Despite their claims, there is also mention of something listed as a 'goodbye letter' and another referred to as a 'lazy letter' that they note were sent to me but I have no clue what these are. There is also a note stating they had applied to Norwich Charging Order Unit, but this is later referred to as an 'error - wrong account noted'.

There is an entry that states 'Judgement type number 5' - Any ideas? Another entry states 'CPC claim with Charging order as proposed enforcement action'.

 

From time-to-time the data mentions 'interest applied' but also entries that say 'interest amended from 0% to 0%'. Strange!

 

Attached to the bundle is a photocopy (or facsimile) of what is claimed to be a 'Receivables Sales Agreement' that contains 43 pages, the majority of them redacted.

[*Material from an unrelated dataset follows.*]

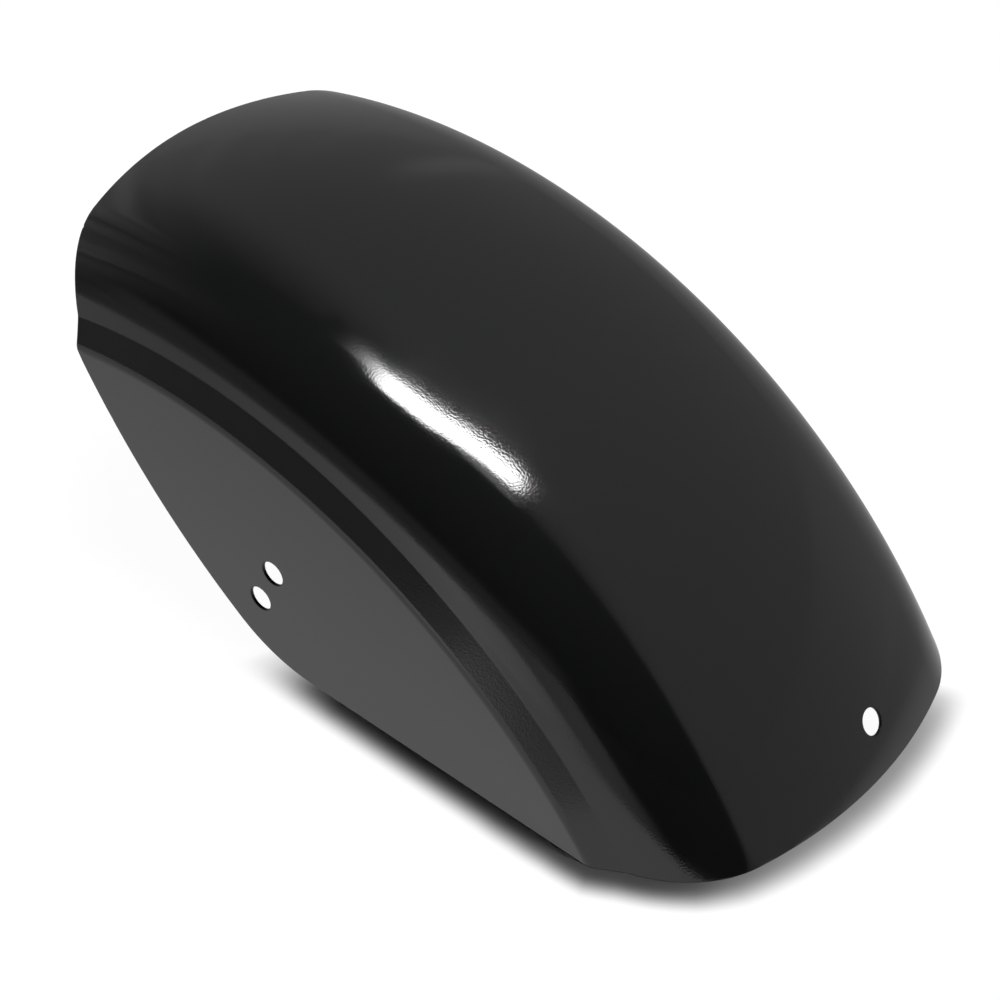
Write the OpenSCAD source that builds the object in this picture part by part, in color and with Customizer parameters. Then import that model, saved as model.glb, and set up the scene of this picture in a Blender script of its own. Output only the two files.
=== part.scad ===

There is nothing on this so-called document to suggest it is anything other than a template document and it contains no account number of anything else to connect it to me or to any account I may have had.

 

There are also 'representations' of a Cabot letter and a facsimile letter of a letter on plain paper purported to be from Capital One. There are similar documents for the second account that they have lumped on the same POC. There are several pages containing a single line with a balance that I guess they are claiming represent statements but they mean nothing and there is a facsimile page of 'Information' that is meant to apply to a Cabot assignment notice.

 

The letter from Morgans states that this bundle is 'The Letters Before Action suffice as evidence of a demand for payment prior to the issue of proceedings' but I can find nothing that can reasonably be termed as evidence whatsoever. They have also stated that a 'clearer copy of agreement has been requested' from one of the two accounts and anticipate disclosing this shortly and that a 'redacted copy' of the other account sale agreement is being retrieved from their store.

Morgans are remain adamant that they have previously satisfied my CPR 31.14 requests - despite no record of this on their computer print-out - but I can categorically state that I have never received any of the information requested.

 

It would be an understatement to say that this whole bundle of documents contains nothing that I can see as useful in proving a case. To the contrary, it appears to me that they are merely demonstrating how they have failed to comply with the law and to follow correct procedure.

 

The material you have described is exactly the same in every Cabot claim. I cannot understand why the courts/judges continue to allow their flagrant and total breaches of the rules of court. Cabot seem to exist in a strange legal world where they never get challenged on the things you have described. for example the endless pages of undecipherable computor data, meaningless telephone logs, joining together separate and unrelated claims to represent them as being a single claim, no actual allegation r evidence of wilful default. blacking out all entries which might damage their case. etc etc.